## Data excerpt

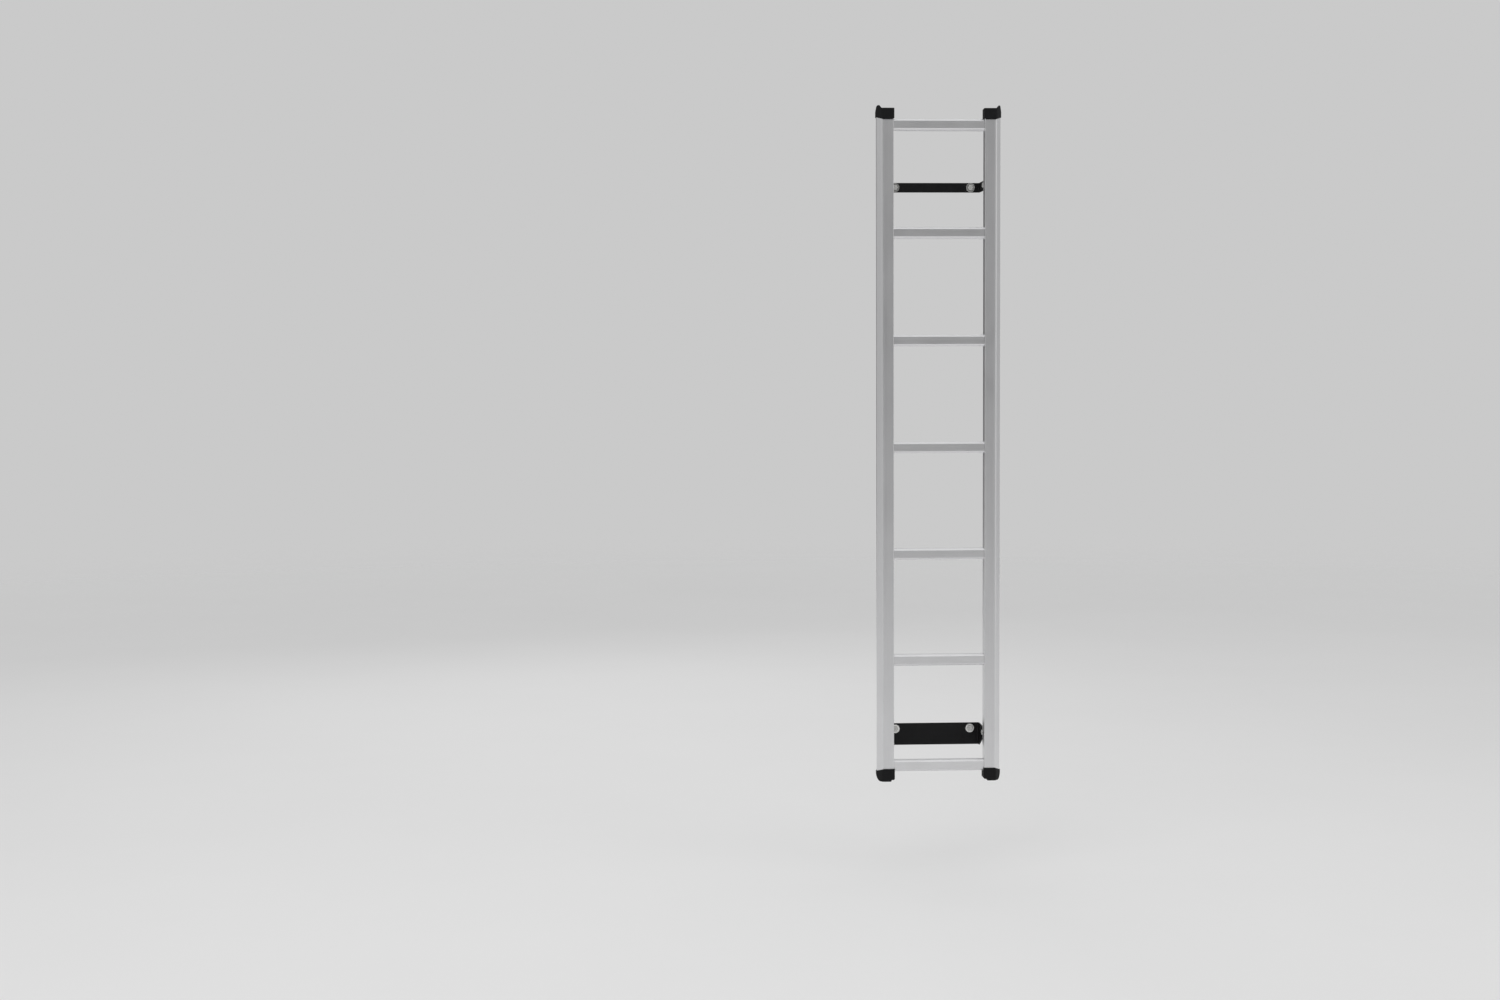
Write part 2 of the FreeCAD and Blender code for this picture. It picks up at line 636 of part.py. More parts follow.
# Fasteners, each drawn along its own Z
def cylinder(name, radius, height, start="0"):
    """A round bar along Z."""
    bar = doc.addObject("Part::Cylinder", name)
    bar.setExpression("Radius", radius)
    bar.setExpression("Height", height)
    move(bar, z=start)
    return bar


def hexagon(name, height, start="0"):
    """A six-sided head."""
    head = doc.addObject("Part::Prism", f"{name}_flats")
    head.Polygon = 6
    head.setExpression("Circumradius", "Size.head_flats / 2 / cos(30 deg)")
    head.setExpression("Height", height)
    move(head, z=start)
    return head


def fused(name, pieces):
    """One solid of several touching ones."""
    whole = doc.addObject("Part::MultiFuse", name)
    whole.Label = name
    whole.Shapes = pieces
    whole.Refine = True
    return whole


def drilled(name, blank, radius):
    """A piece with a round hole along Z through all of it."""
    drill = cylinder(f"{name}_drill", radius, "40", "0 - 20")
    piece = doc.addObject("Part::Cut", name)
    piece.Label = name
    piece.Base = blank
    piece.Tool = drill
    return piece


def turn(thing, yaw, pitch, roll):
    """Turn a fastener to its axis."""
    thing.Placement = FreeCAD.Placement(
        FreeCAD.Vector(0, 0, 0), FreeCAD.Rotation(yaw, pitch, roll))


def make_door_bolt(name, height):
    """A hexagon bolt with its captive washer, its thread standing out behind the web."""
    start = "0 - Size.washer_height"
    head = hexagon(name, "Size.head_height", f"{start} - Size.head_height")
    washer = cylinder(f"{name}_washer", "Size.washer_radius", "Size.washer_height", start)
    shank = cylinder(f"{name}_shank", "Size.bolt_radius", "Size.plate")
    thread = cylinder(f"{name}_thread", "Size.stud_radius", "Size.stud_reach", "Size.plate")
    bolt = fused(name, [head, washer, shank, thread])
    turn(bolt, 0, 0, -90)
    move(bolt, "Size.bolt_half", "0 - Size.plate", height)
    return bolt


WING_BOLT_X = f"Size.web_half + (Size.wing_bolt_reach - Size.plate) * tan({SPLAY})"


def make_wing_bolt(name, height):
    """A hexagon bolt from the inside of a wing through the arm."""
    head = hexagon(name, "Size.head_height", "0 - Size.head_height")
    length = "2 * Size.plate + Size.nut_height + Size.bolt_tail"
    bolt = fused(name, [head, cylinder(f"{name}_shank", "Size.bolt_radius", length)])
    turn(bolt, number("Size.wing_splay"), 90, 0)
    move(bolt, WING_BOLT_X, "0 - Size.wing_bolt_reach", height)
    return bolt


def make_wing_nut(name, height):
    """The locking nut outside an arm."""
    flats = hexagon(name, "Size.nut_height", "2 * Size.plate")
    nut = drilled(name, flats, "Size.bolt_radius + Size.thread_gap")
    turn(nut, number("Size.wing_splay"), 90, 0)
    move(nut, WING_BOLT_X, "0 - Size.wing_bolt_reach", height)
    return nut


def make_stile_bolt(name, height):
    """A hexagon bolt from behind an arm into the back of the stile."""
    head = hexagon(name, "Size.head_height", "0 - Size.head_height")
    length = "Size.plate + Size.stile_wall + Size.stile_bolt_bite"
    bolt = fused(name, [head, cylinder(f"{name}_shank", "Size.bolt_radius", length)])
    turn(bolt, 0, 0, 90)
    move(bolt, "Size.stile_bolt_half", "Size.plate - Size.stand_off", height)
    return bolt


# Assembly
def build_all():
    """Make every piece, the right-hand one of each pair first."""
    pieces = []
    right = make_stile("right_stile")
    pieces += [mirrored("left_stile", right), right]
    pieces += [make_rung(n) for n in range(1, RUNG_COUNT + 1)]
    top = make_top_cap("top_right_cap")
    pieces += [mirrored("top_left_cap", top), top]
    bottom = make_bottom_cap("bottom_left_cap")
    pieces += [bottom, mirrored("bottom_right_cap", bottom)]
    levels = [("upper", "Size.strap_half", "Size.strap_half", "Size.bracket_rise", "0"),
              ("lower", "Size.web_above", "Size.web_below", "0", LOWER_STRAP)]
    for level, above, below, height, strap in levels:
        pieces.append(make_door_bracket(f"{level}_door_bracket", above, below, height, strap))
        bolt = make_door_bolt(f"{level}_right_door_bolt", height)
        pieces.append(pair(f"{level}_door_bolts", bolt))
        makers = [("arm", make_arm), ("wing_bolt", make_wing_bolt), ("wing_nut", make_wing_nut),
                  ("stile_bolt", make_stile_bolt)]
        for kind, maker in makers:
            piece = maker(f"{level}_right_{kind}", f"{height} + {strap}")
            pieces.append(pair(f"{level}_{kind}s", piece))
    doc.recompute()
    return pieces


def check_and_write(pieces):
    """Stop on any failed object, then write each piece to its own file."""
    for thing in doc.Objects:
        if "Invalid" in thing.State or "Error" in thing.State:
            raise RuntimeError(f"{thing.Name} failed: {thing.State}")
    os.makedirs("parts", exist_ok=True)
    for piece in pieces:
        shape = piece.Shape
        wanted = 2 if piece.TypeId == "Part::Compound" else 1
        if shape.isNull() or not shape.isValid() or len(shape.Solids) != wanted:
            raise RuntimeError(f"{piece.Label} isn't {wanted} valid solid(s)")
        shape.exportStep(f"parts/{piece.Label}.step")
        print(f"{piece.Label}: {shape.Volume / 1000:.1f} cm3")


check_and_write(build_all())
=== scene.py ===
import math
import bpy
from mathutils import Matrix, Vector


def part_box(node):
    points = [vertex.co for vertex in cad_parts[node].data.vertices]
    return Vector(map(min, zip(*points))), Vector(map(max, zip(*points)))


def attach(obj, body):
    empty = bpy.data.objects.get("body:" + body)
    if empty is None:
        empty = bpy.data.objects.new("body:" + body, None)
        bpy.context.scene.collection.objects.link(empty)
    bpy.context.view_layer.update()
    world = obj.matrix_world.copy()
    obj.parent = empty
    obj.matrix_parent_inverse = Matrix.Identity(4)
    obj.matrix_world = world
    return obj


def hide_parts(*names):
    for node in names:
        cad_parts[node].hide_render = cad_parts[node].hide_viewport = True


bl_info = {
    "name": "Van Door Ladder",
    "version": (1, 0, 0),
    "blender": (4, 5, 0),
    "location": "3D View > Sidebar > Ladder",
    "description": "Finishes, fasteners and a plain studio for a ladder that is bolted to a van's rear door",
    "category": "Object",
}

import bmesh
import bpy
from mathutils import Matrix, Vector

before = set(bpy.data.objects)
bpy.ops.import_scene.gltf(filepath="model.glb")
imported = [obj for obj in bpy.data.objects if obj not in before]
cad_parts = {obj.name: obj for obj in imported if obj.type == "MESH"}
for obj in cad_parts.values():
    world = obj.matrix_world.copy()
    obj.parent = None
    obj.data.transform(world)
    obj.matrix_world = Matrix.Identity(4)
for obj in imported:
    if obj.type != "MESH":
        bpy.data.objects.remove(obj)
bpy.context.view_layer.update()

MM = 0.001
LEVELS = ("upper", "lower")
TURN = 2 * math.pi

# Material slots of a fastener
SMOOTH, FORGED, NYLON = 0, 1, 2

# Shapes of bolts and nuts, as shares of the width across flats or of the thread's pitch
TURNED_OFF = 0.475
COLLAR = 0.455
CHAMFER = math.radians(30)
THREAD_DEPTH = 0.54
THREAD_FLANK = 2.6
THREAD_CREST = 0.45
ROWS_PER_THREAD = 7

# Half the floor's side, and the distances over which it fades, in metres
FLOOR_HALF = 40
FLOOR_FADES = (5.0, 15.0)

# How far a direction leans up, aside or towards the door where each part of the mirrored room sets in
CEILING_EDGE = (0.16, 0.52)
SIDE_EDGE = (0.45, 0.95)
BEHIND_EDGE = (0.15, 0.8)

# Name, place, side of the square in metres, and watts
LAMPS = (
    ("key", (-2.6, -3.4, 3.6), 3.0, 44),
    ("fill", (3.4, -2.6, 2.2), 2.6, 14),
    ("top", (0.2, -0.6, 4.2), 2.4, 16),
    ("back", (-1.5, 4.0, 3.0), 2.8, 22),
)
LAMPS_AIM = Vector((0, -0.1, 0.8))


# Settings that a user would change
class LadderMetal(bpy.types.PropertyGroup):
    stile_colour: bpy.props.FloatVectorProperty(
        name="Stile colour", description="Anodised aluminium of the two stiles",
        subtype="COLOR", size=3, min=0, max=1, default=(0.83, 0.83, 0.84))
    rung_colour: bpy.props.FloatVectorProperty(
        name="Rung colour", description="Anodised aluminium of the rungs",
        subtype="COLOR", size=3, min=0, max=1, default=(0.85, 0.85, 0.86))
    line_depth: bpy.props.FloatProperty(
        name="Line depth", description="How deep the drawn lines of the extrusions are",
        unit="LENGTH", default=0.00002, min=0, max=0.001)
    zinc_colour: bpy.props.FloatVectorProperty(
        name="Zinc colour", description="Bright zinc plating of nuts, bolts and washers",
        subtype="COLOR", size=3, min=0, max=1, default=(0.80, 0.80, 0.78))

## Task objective
Begin with the line that has "if shape.isNull() or" in the listing above and end after the line that has "for node in"; output those lines exactly.

## Solution to the exercise
        if shape.isNull() or not shape.isValid() or len(shape.Solids) != wanted:
            raise RuntimeError(f"{piece.Label} isn't {wanted} valid solid(s)")
        shape.exportStep(f"parts/{piece.Label}.step")
        print(f"{piece.Label}: {shape.Volume / 1000:.1f} cm3")


check_and_write(build_all())
=== scene.py ===
import math
import bpy
from mathutils import Matrix, Vector


def part_box(node):
    points = [vertex.co for vertex in cad_parts[node].data.vertices]
    return Vector(map(min, zip(*points))), Vector(map(max, zip(*points)))


def attach(obj, body):
    empty = bpy.data.objects.get("body:" + body)
    if empty is None:
        empty = bpy.data.objects.new("body:" + body, None)
        bpy.context.scene.collection.objects.link(empty)
    bpy.context.view_layer.update()
    world = obj.matrix_world.copy()
    obj.parent = empty
    obj.matrix_parent_inverse = Matrix.Identity(4)
    obj.matrix_world = world
    return obj


def hide_parts(*names):
    for node in names:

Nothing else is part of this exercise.